Dans une tribune publiée dans Le Monde, diffusée également sur Liberté Libertés Chéries, les professeurs Olivier Forcade, Sébastien-Yves Laurent et Bertrand Warusfel s'inquiètent de la nouvelle rédaction de l'instruction interministérielle n° 1300 sur la protection du secret de la défense nationale, nouvelle rédaction approuvée par un arrêté signé du Premier ministre le 13 novembre 2020. La conséquence essentielle de ce texte est en effet de placer le travail des historiens sous le contrôle, voire le bon plaisir, des autorités compétentes pour décider de la classification et de la déclassification des documents postérieurs à 1934. Des centaines de travaux de recherche sont donc interrompus, et d'autres ne pourront voir le jour, la recherche historique se trouvant ainsi paralysée par le seul effet d'une circulaire approuvée par un acte réglementaire.
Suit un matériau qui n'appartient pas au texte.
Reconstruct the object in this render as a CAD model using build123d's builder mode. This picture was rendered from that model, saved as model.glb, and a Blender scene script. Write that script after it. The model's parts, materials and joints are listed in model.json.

Comment est-ce concrètement possible ? Il suffit de réintroduire une procédure de déclassification, pour chaque document demandé datant de plus de cinquante ans, rétablissant ainsi un pouvoir discrétionnaire des administrations compétentes, et notamment du ministère des Armées. Mais le Premier ministre oublie qu'un acte réglementaire ne saurait violer une liberté constitutionnellement garantie ni aller directement à l'encontre de la loi qui l'organise.
Le droit d'accès aux archives publiques
Dans sa décision du 15 septembre 2017, le Conseil constitutionnel affirme l'existence d'un "droit d'accès aux archives publiques" qu'il fonde sur l'article 15 de la Déclaration des droits de l'homme et du citoyen de 1789, selon lequel "la Société a le droit de demander compte à tout Agent public de son administration". On l'a compris, le droit d'accès aux archives publiques a donc valeur constitutionnelle.
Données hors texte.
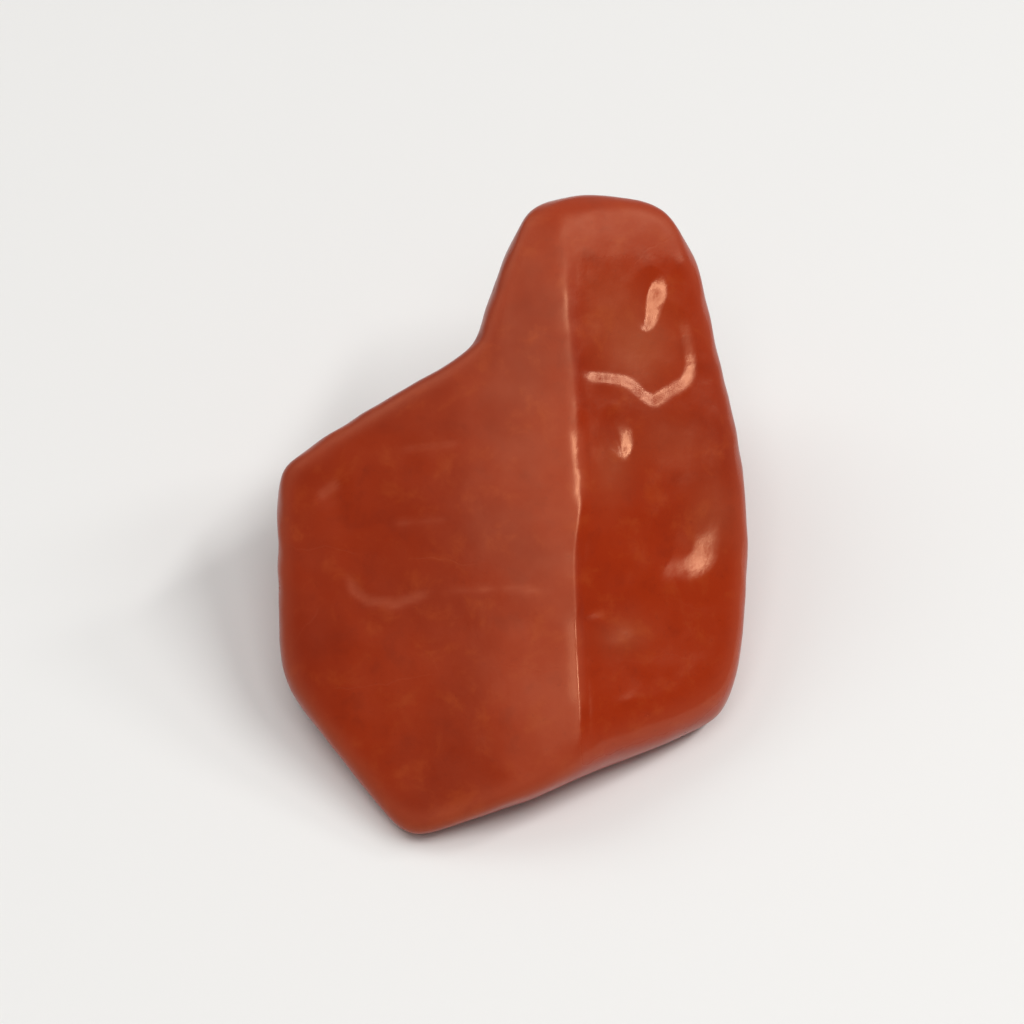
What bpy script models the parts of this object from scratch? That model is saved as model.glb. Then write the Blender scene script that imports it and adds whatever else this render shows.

Certes, le Conseil constitutionnel affirme que ce droit d'accès aux
archives n'a rien d'absolu. Il peut au contraire faire l'objet de "limitations"
définies par la loi. En l'espèce, la loi, c'est l'article L213-2 du code du patrimoine, selon lequel "Les archives publiques sont communicables de plein droit à l'expiration d'un délai de (...) cinquante ans à compter de la date du document ou du document le plus
récent inclus dans le dossier, pour les documents dont la communication
porte atteinte au secret de la défense nationale, aux intérêts
fondamentaux de l'Etat dans la conduite de la politique extérieure, à la
sûreté de l'Etat, à la sécurité publique (...)". Ce texte ne prévoit aucune autre "limitation" que celle induite par le passage du temps, les cinquante années écoulées. Rien n'interdirait au législateur de définir un ou plusieurs régimes dérogatoires, par exemple en matière de secret nucléaire, mais il ne l'a pas fait.
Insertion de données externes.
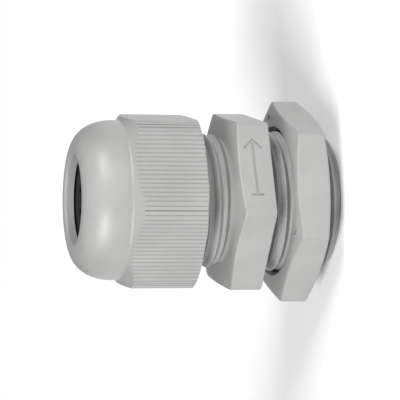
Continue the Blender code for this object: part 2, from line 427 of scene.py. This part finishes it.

Avec la nouvelle instruction interministérielle 1300, le Premier ministre entend vider de son contenu juridique le régime législatif établi par le code du patrimoine. Il le fait avec une grande discrétion, espérant sans doute que l'opération passerait inaperçue. A la vingt-cinquième page de l'instruction, un article 7.6.1. est modestement intitulé : "Articulation des dispositions du code pénal et du code du patrimoine". Mais son contenu s'oppose directement à la loi : "Aucun document classifié, même à l'issue du délai de communicabilité de cinquante ans, ne peut être communiqué tant qu'il n'a pas été formellement démarqué par l'apposition d'un timbre de déclassification".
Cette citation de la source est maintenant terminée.